Operation Time Complexity Notes
Element Access    
begin(), end(), rbegin(), rend() O(1) Iterator creation
*begin(), *rbegin() O(1) Access to min/max element
Lookup    
find(), count(), contains() (C++20) O(log n) Binary search in balanced tree
lower_bound(), upper_bound(), equal_range() O(log n) Binary search operations
Modifiers    
insert() (single element) O(log n) Tree insertion
insert() (hint) O(1) amortized If hint is correct, O(log n) otherwise
insert() (range) O(m × log(n + m)) m = range size, n = current size
emplace(), emplace_hint() O(log n) Similar to insert, avoids copies
erase() (by key) O(log n) Tree deletion
erase() (by iterator) O(1) amortized If iterator is valid
erase() (range) O(m + log n) m = number of elements erased
clear() O(n) Destroys all elements
Operations    
size(), empty(), max_size() O(1) Constant time
swap() O(1) Constant time, swaps root pointers
merge() (C++17) O(n × log(m + n)) n = source size, m = destination size
Comparison    
==, != O(n) Element-wise comparison
<, >, <=, >= O(n) Lexicographic comparison

Space Complexity

  • Storage: O(n) where n is the number of elements
  • Node overhead: Each node stores key, parent pointer, left child, right child, color (for red-black tree)
  • Total: Typically ~40-48 bytes per element on 64-bit systems (including tree structure)

Tree Structure Impact

std::set is implemented as a balanced binary search tree (typically red-black tree):

  • Height: O(log n) guaranteed (red-black tree property)
  • Balance: Automatically maintained, no manual rebalancing needed
  • Iterator stability: Iterators remain valid unless the element is erased

Comparison with Other Containers

Operation std::set std::vector std::unordered_set
Insert O(log n) O(1) amortized (end) O(1) average
Find O(log n) O(n) O(1) average
Erase O(log n) O(n) O(1) average
Ordered iteration ✅ Yes ✅ Yes ❌ No
Memory overhead Higher Lower Higher

Performance Tips Based on Complexity

  1. Use emplace() for complex types → Avoids unnecessary copies (still O(log n))
  2. Provide hint for insert() when possible → Can achieve O(1) amortized if hint is correct
  3. Prefer find() over count() == 1 → Both O(log n), but find() is more semantic
  4. Use lower_bound()/upper_bound() for range queries → O(log n) instead of O(n) iteration
  5. Consider std::unordered_set → If ordering is not needed, O(1) average vs O(log n)
  6. Avoid frequent insertions/deletions in tight loops → Each operation is O(log n)

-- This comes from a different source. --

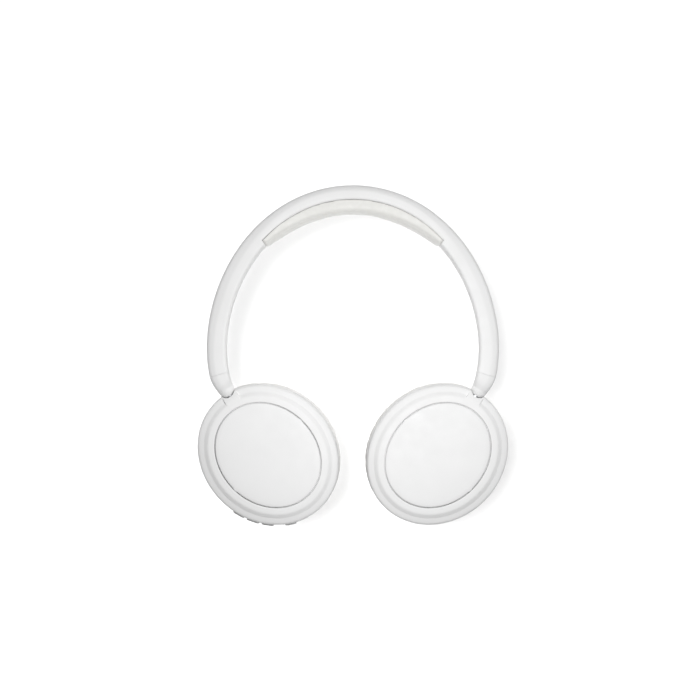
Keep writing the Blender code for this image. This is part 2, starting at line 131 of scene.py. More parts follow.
def volume_of(mesh):
    """Six times the signed volume: the sum of each triangle's box product."""
    mesh.calc_loop_triangles()
    points = np.empty(len(mesh.vertices) * 3)
    mesh.vertices.foreach_get("co", points)
    corners = np.empty(len(mesh.loop_triangles) * 3, dtype=np.int64)
    mesh.loop_triangles.foreach_get("vertices", corners)
    a, b, c = points.reshape(-1, 3)[corners.reshape(-1, 3)].transpose(1, 0, 2)
    return float((a * np.cross(b, c)).sum())


def smooth(made, degrees=32):
    """Smooth shading, with sharp edges where faces meet at more than an angle."""
    made.data.shade_smooth()
    made.data.set_sharp_from_angle(angle=np.radians(degrees))


def surface(name, grid, side=1, ring_of_rings=False):
    """A closed surface through a grid of points, in rings that each close on themselves.

    Each point is joined to the next in its ring and to its twin in the next ring.
    The last ring joins the first, or else the first and last rings are filled.
    """
    rows, columns = grid.shape[:2]
    index = np.arange(rows * columns).reshape(rows, columns)
    low = index if ring_of_rings else index[:-1]
    high = np.roll(index, -1, 0) if ring_of_rings else index[1:]
    quads = np.stack([low, np.roll(low, -1, 1), np.roll(high, -1, 1), high], -1)
    faces = quads.reshape(-1, 4).tolist()
    if not ring_of_rings:
        faces += [index[0][::-1].tolist(), index[-1].tolist()]
    mesh = bpy.data.meshes.new(name)
    mesh.from_pydata((grid * (side, 1, 1)).reshape(-1, 3) * MM, [], faces)
    if volume_of(mesh) < 0:
        mesh.flip_normals()
    made = link(name, mesh)
    smooth(made)
    return made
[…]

Example: Efficient Range Queries

std::set<int> s = {1, 3, 5, 7, 9, 11, 13, 15};

// ❌ Inefficient: O(n) iteration
for (auto it = s.begin(); it != s.end(); ++it) {
    if (*it >= 5 && *it <= 10) {
        // Process element
    }
}

// ✅ Efficient: O(log n) to find range, O(k) to iterate
auto lower = s.lower_bound(5);  // O(log n)
auto upper = s.upper_bound(10);   // O(log n)
for (auto it = lower; it != upper; ++it) {
    // Process element - O(k) where k is range size
}

When to Use std::set

Use std::set when:

  • You need ordered, unique elements
  • Frequent lookups (O(log n))
  • Range queries are common
  • Iterator stability is important

Avoid std::set when:

  • Ordering is not needed → Use std::unordered_set (O(1) average)
  • Frequent random access → Use std::vector (O(1))
  • Very large datasets with simple types → Consider std::unordered_set

9. Best Practices

  • Check emptiness before dereferencing begin()/rbegin().
  • Prefer emplace for complex types to avoid extra copies.
  • Use contains when building with C++20+, otherwise use count() or find().
  • Remember logarithmic complexity: avoid heavy per-element work inside tight loops if possible.
  • For multi-set semantics, use std::multiset (allows duplicates).

9. Summary

  • std::set offers ordered, unique storage with log-time operations.
  • contains() exists starting in C++20; otherwise use count()/find().
  • There is no top()/back() because std::set is not a sequence container; use iterators (begin(), rbegin()) to access extremes.
  • Iterators are bidirectional and remain valid unless their element is erased.

Understanding these constraints lets you choose the right container (set vs vector vs priority queue) and apply std::set effectively in production C++.